Just at the moment I am having trouble even starting the books I intended to read. Too much else going on in life. :sad: or :) depending on how one looks at it.
 
I think we all do that on occasion. Some books just wear you out, even though they may be good. I am a big James Michener fan but there were some books of his I had to try twice to finish. (Hawaii was one of them.So was Caribbean. )

However, I do admit that I don't like the feeling of abandoning a book halfway through. I like to try finishing anything that I start.
 
I think we all do that on occasion. Some books just wear you out, even though they may be good. I am a big James Michener fan but there were some books of his I had to try twice to finish. (Hawaii was one of them.So was Caribbean. )

However, I do admit that I don't like the feeling of abandoning a book halfway through. I like to try finishing anything that I start.

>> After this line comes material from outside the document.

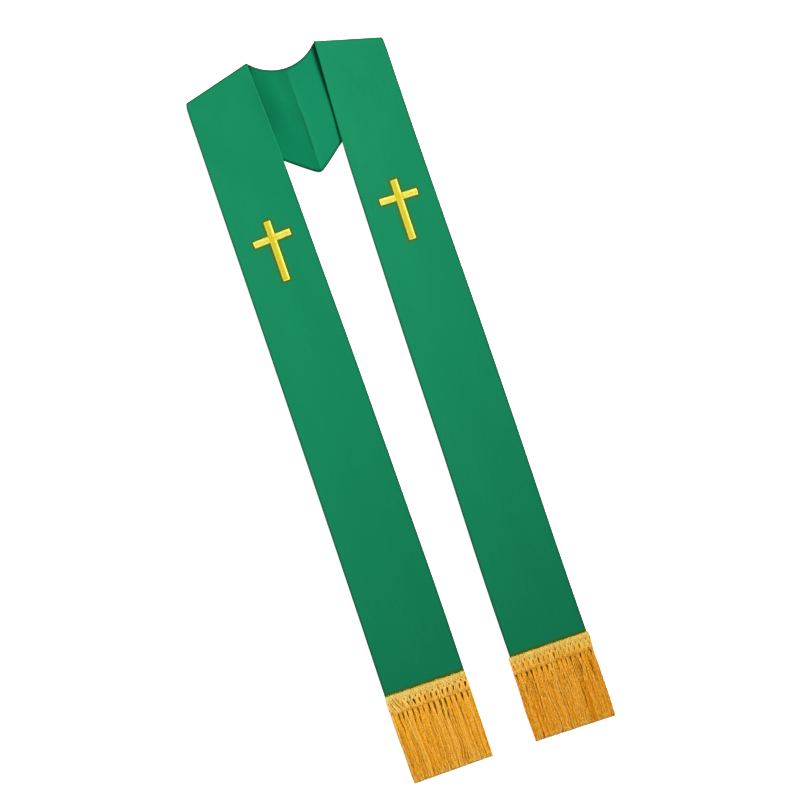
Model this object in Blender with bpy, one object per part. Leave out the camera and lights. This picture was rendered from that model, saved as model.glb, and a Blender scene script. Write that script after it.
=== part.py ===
"""A clerical stole laid out flat, face up.

Each half is one strip, from the centre-back seam over its shoulder down to a fringed hem. The two
fronts are folded over at the shoulders and lie on the back neck, whose lining shows between them.
+Y points to the neck, +Z up from the surface that the stole lies on, and the origin is on that
surface, at the middle of the outline.
"""

from collections import namedtuple
from math import asin, cos, hypot, pi, radians, sin, tan
import random

import bmesh
import bpy
from mathutils import Vector

MM = 0.001  # every size below is in millimetres, and Blender's unit is the metre

# A place in the cut is given by "out", its distance from the centre-back seam, and "drop", its
# distance below the neck line, which joins the two neck points.
LENGTH = 1271.6  # neck line to the tips of the fringe
SEAM_X = 3.7  # the centre-back seam, right of the middle of the outline

WALL = 1.0  # thickness of each layer of cloth
GAP = 0.3  # between layers, and across a seam
LAYER = WALL + GAP
MIDDLE = WALL + GAP / 2  # from a half's outside to the surface between its cloth and its lining
LINING_INSET = 1.0  # the lining stops this far inside the outer cloth's edges

NECK_HALF_WIDTH = 60.8  # centre-back seam to neck point
NECK_DROP = 27.2  # neck line to the top of the centre-back seam
NECK_RADIUS = (NECK_HALF_WIDTH**2 + NECK_DROP**2) / (2 * NECK_DROP)
NECK_ANGLE = asin(NECK_HALF_WIDTH / NECK_RADIUS)

TIP_DROP = 218.0  # neck line to the point of the back
TIP_SLOPE = radians(38)  # of the back's lower edges at the point, from level
TIP_ROUND = 4.3  # how far rounding cuts the point short
TIP_PULL = 78.0  # how far each lower edge keeps to that slope
SHOULDER_SLOPE = radians(65)  # of the same edges at the shoulders, from level
SHOULDER_PULL = 87.0

FAN = 60.0  # lines across the back run parallel to the fold at first, then fan round to the seam
HEM_SHARE = 0.23  # how fast they start along the lower edge, as a share of its whole

SHOULDER_LOOP = 2.5  # radius of the soft turn at the outer end of a shoulder fold
FALL = 45.0  # length over which cloth comes down from a fold or off a layer below it

BACK_STEPS = (1.0, 0.86, 0.72, 0.58, 0.45, 0.33, 0.22, 0.12, 0.04)
LOOP_STEPS = 8
FRONT_STEPS = (6, 13, 22, 33, 46, 61, 80, 102, 128, 158, 192, 230, 275, 400, 550, 700, 850, 1000)
ACROSS_STEPS = 8

HEADING_HEIGHT = 43.0
HEADING_ON_CLOTH = 18.0  # the part of the heading that lies over the hem
HEADING_BUNCHES = 14
BUNCH_STRANDS = 8
STRAND_SEGMENTS = 4
STRAND_WIDTH = 1.1
STRAND_DEPTH = 1.0
STRAND_INSET = 0.1  # between a strand and the heading's faces
STRAND_SWAY = 2.4
STRAND_GATHER = 0.12  # how far the strands of a bunch draw together halfway down
STRAND_UNEVEN = 3.0  # the tips end this much apart

Edge = namedtuple("Edge", "drop inner outer")
Course = namedtuple("Course", "below under over groove")
Half = namedtuple(
    "Half",
    "name sign neck_rise shoulder_out shoulder_drop neck_loop neck_fall edges heading_drop "
    "heading_inner heading_outer strands_in sway_turns cross_out cross_drop cross_lean",
)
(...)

More and more, I look for a reason to abandon a book part-way through -- sometimes after even only a few pages, if it offends me enough. It is the only way I know to trim my backlog quickly, apart from being completely ruthless and arbitrary. :D
 
Bad Books

:sad: This has only happened so far one time, where it was really hard for me to read this book. I had to put it down, and did not want to pick the book up again. Yet, I had started reading this book and did not want to leave it unfinished I read it, and turned out to be a good book, it was just the first couple of chapters that were slow. :cool:
 
The book I'm reading at the moment is awfully hard going for me. The Life and Opinions of Tristram Shandy, Gentleman (first published 1759). The library has so far reissued it to me twice.

I'm almost half way...
 
Will you feel that you've let yourself down if you don't continue? I've put away books that were hard slogging thinking that I might go back and finish them but they just sit gathering dust and then they're forgotten. Once forgotten I cease to feel guilty and if you're reading for entertainment rather than enlightenment I feel it's a waste of time if you're not enjoying what you're reading.
 
I have decided a long time ago that life is too short to waste time on bad books. Or on books that simply don't seem to be written for me, no matter how much critics or other readers love them. I don't feel guilty when I abandon a book that fails to capture me.

In some cases, though, I have gone back and given a certain book another chance at a later point because I felt I had tried to read it at the wrong time.
 
I do this, more than I'd like to admit really. It's usually books I wouldn't have necessarily sought out on my own but they got really hyped/popular and I wanted to see why. A couple examples: The Corrections, The Girl w/the Dragon Tattoo books (I did finish the first one, quit about 100 pages into the second), the Hunger Games books. They weren't bad, exactly, just failed to grab me. Like Hedwig said, life's too short.
 
Will you feel that you've let yourself down if you don't continue? I've put away books that were hard slogging thinking that I might go back and finish them but they just sit gathering dust and then they're forgotten. Once forgotten I cease to feel guilty and if you're reading for entertainment rather than enlightenment I feel it's a waste of time if you're not enjoying what you're reading.

I'm enjoying the book but as I'm no scholar there is a considerable stop/start element to my style of reading. The language being eighteenth century English is very rich and the in-jokes being of the time require note dipping to be more fully appreciated. Hard work but very satisfying.
 
Congrats on your persistence. Do you stay with the one book until finished or do you hop around? :)
 
Great link SFG!
Funny, but I've read and finished a good number of the books mentioned there, and haven't (yet) started the others.
[private joke: even finished Ravelstein, which isn't mentioned there at all. :D]
But I do defer and abandon books. Mercilessly.
 
Ah yes, poor Moby Dick, that one is definitely a chore. LOTR, well, either you get caught up in its universe or you don't. I never read Atlas Shrugged, I got through The Fountainhead but just barely. But Catch-22? That one kind of surprises me.

You don' hear much of it, but I'd love to hear argument asserting that The Fountainhead was the better book.
 
I did like that, at its core, Fountainhead is about a man struggling to keep his artistic integrity. It's pretty mean-spirited and nasty in parts though, which I guess you know you're going to get with Rand but anyway...I don't think it gets as bogged down in text as AS, but I've only seen snippets of AS.